** begin Records for processing **
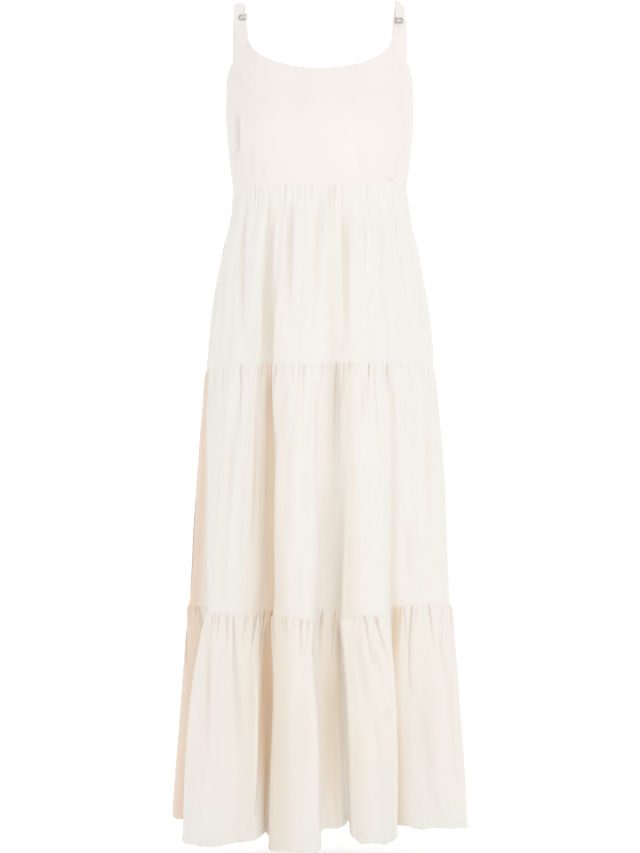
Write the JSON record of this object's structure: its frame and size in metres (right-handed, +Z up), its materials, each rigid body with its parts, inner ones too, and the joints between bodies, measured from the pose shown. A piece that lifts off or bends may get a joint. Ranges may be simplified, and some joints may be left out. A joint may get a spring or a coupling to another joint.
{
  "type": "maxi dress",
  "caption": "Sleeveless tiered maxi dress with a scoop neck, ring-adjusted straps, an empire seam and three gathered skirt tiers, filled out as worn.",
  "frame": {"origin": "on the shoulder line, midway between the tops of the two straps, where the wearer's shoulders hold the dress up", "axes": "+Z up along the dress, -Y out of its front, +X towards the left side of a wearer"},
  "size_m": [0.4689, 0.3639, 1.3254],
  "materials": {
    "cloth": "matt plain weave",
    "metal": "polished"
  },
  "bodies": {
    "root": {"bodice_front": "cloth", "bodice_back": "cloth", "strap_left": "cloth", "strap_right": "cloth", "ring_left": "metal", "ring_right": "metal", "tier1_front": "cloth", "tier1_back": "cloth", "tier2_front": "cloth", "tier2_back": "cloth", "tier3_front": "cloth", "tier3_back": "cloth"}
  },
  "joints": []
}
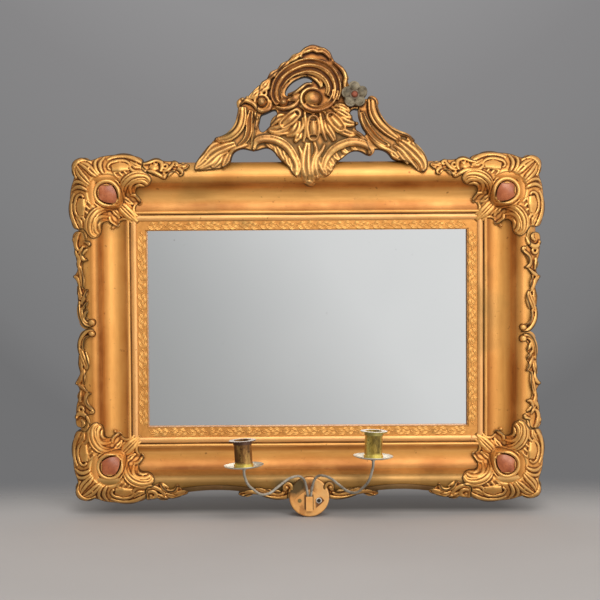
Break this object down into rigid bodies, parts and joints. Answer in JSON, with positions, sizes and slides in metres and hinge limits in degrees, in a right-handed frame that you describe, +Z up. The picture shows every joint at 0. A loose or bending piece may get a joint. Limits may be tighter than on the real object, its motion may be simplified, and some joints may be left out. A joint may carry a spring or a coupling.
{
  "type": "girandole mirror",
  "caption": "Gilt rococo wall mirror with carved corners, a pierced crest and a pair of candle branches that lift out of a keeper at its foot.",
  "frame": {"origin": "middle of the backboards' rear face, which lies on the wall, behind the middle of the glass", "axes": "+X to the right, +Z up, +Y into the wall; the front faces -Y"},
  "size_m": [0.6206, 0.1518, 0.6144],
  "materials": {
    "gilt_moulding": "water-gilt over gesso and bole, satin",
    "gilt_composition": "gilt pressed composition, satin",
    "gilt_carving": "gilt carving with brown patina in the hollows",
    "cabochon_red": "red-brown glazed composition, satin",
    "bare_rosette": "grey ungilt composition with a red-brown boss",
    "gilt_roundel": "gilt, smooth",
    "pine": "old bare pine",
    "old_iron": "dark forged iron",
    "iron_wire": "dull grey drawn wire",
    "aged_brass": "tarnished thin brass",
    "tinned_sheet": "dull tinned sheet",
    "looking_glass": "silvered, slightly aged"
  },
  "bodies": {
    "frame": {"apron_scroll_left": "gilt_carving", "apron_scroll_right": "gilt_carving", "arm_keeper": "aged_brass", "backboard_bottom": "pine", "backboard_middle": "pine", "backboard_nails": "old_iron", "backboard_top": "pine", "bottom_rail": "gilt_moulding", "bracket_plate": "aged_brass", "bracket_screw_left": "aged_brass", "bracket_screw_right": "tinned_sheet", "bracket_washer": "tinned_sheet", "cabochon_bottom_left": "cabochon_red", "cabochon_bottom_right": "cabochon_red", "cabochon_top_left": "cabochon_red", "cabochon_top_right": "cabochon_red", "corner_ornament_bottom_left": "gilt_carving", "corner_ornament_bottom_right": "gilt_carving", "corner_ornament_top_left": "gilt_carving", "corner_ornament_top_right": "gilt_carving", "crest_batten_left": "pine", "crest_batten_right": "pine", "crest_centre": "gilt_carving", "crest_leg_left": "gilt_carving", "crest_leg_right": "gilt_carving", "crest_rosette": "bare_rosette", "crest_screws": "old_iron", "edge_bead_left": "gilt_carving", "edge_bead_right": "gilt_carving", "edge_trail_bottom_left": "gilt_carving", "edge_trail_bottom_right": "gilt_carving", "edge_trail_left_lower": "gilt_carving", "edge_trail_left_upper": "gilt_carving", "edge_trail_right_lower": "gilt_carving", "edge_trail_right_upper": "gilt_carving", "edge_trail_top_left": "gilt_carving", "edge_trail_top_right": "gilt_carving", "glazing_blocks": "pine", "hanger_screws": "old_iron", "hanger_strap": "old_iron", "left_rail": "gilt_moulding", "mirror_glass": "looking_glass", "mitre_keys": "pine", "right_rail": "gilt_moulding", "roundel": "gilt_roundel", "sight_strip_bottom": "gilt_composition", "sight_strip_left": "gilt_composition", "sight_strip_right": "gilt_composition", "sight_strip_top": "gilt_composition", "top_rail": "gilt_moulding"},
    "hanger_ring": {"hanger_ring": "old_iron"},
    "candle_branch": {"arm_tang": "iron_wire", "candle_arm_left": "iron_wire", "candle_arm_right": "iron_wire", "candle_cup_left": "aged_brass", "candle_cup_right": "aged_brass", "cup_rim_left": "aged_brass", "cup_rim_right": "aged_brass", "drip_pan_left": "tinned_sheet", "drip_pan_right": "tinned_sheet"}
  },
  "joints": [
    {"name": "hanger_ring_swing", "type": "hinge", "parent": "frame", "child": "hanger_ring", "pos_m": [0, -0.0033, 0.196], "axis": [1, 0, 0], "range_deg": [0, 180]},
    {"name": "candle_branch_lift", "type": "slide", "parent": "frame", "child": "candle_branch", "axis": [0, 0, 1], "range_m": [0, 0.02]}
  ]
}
** end Records for processing **
Required task: Please reproduce all of the entries exactly as they stand.

Completed task:
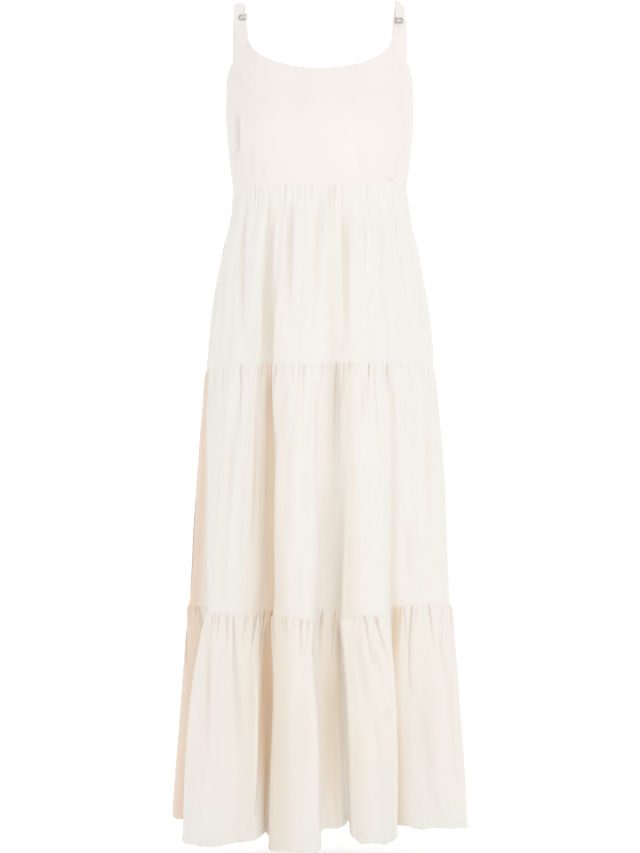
Write the JSON record of this object's structure: its frame and size in metres (right-handed, +Z up), its materials, each rigid body with its parts, inner ones too, and the joints between bodies, measured from the pose shown. A piece that lifts off or bends may get a joint. Ranges may be simplified, and some joints may be left out. A joint may get a spring or a coupling to another joint.
{
  "type": "maxi dress",
  "caption": "Sleeveless tiered maxi dress with a scoop neck, ring-adjusted straps, an empire seam and three gathered skirt tiers, filled out as worn.",
  "frame": {"origin": "on the shoulder line, midway between the tops of the two straps, where the wearer's shoulders hold the dress up", "axes": "+Z up along the dress, -Y out of its front, +X towards the left side of a wearer"},
  "size_m": [0.4689, 0.3639, 1.3254],
  "materials": {
    "cloth": "matt plain weave",
    "metal": "polished"
  },
  "bodies": {
    "root": {"bodice_front": "cloth", "bodice_back": "cloth", "strap_left": "cloth", "strap_right": "cloth", "ring_left": "metal", "ring_right": "metal", "tier1_front": "cloth", "tier1_back": "cloth", "tier2_front": "cloth", "tier2_back": "cloth", "tier3_front": "cloth", "tier3_back": "cloth"}
  },
  "joints": []
}
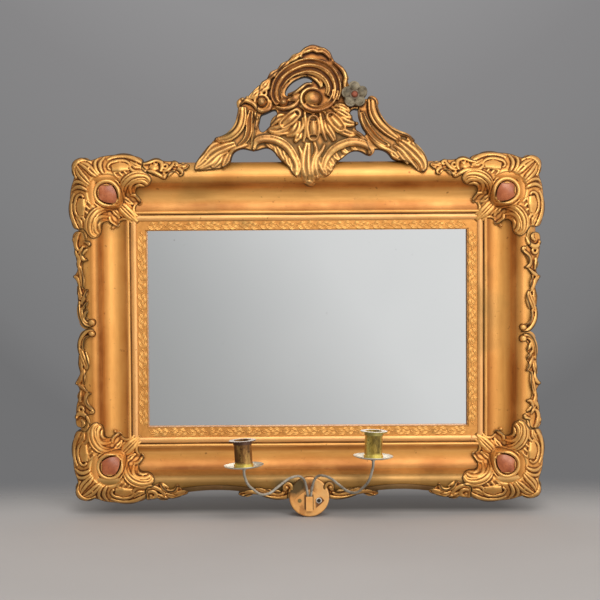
Break this object down into rigid bodies, parts and joints. Answer in JSON, with positions, sizes and slides in metres and hinge limits in degrees, in a right-handed frame that you describe, +Z up. The picture shows every joint at 0. A loose or bending piece may get a joint. Limits may be tighter than on the real object, its motion may be simplified, and some joints may be left out. A joint may carry a spring or a coupling.
{
  "type": "girandole mirror",
  "caption": "Gilt rococo wall mirror with carved corners, a pierced crest and a pair of candle branches that lift out of a keeper at its foot.",
  "frame": {"origin": "middle of the backboards' rear face, which lies on the wall, behind the middle of the glass", "axes": "+X to the right, +Z up, +Y into the wall; the front faces -Y"},
  "size_m": [0.6206, 0.1518, 0.6144],
  "materials": {
    "gilt_moulding": "water-gilt over gesso and bole, satin",
    "gilt_composition": "gilt pressed composition, satin",
    "gilt_carving": "gilt carving with brown patina in the hollows",
    "cabochon_red": "red-brown glazed composition, satin",
    "bare_rosette": "grey ungilt composition with a red-brown boss",
    "gilt_roundel": "gilt, smooth",
    "pine": "old bare pine",
    "old_iron": "dark forged iron",
    "iron_wire": "dull grey drawn wire",
    "aged_brass": "tarnished thin brass",
    "tinned_sheet": "dull tinned sheet",
    "looking_glass": "silvered, slightly aged"
  },
  "bodies": {
    "frame": {"apron_scroll_left": "gilt_carving", "apron_scroll_right": "gilt_carving", "arm_keeper": "aged_brass", "backboard_bottom": "pine", "backboard_middle": "pine", "backboard_nails": "old_iron", "backboard_top": "pine", "bottom_rail": "gilt_moulding", "bracket_plate": "aged_brass", "bracket_screw_left": "aged_brass", "bracket_screw_right": "tinned_sheet", "bracket_washer": "tinned_sheet", "cabochon_bottom_left": "cabochon_red", "cabochon_bottom_right": "cabochon_red", "cabochon_top_left": "cabochon_red", "cabochon_top_right": "cabochon_red", "corner_ornament_bottom_left": "gilt_carving", "corner_ornament_bottom_right": "gilt_carving", "corner_ornament_top_left": "gilt_carving", "corner_ornament_top_right": "gilt_carving", "crest_batten_left": "pine", "crest_batten_right": "pine", "crest_centre": "gilt_carving", "crest_leg_left": "gilt_carving", "crest_leg_right": "gilt_carving", "crest_rosette": "bare_rosette", "crest_screws": "old_iron", "edge_bead_left": "gilt_carving", "edge_bead_right": "gilt_carving", "edge_trail_bottom_left": "gilt_carving", "edge_trail_bottom_right": "gilt_carving", "edge_trail_left_lower": "gilt_carving", "edge_trail_left_upper": "gilt_carving", "edge_trail_right_lower": "gilt_carving", "edge_trail_right_upper": "gilt_carving", "edge_trail_top_left": "gilt_carving", "edge_trail_top_right": "gilt_carving", "glazing_blocks": "pine", "hanger_screws": "old_iron", "hanger_strap": "old_iron", "left_rail": "gilt_moulding", "mirror_glass": "looking_glass", "mitre_keys": "pine", "right_rail": "gilt_moulding", "roundel": "gilt_roundel", "sight_strip_bottom": "gilt_composition", "sight_strip_left": "gilt_composition", "sight_strip_right": "gilt_composition", "sight_strip_top": "gilt_composition", "top_rail": "gilt_moulding"},
    "hanger_ring": {"hanger_ring": "old_iron"},
    "candle_branch": {"arm_tang": "iron_wire", "candle_arm_left": "iron_wire", "candle_arm_right": "iron_wire", "candle_cup_left": "aged_brass", "candle_cup_right": "aged_brass", "cup_rim_left": "aged_brass", "cup_rim_right": "aged_brass", "drip_pan_left": "tinned_sheet", "drip_pan_right": "tinned_sheet"}
  },
  "joints": [
    {"name": "hanger_ring_swing", "type": "hinge", "parent": "frame", "child": "hanger_ring", "pos_m": [0, -0.0033, 0.196], "axis": [1, 0, 0], "range_deg": [0, 180]},
    {"name": "candle_branch_lift", "type": "slide", "parent": "frame", "child": "candle_branch", "axis": [0, 0, 1], "range_m": [0, 0.02]}
  ]
}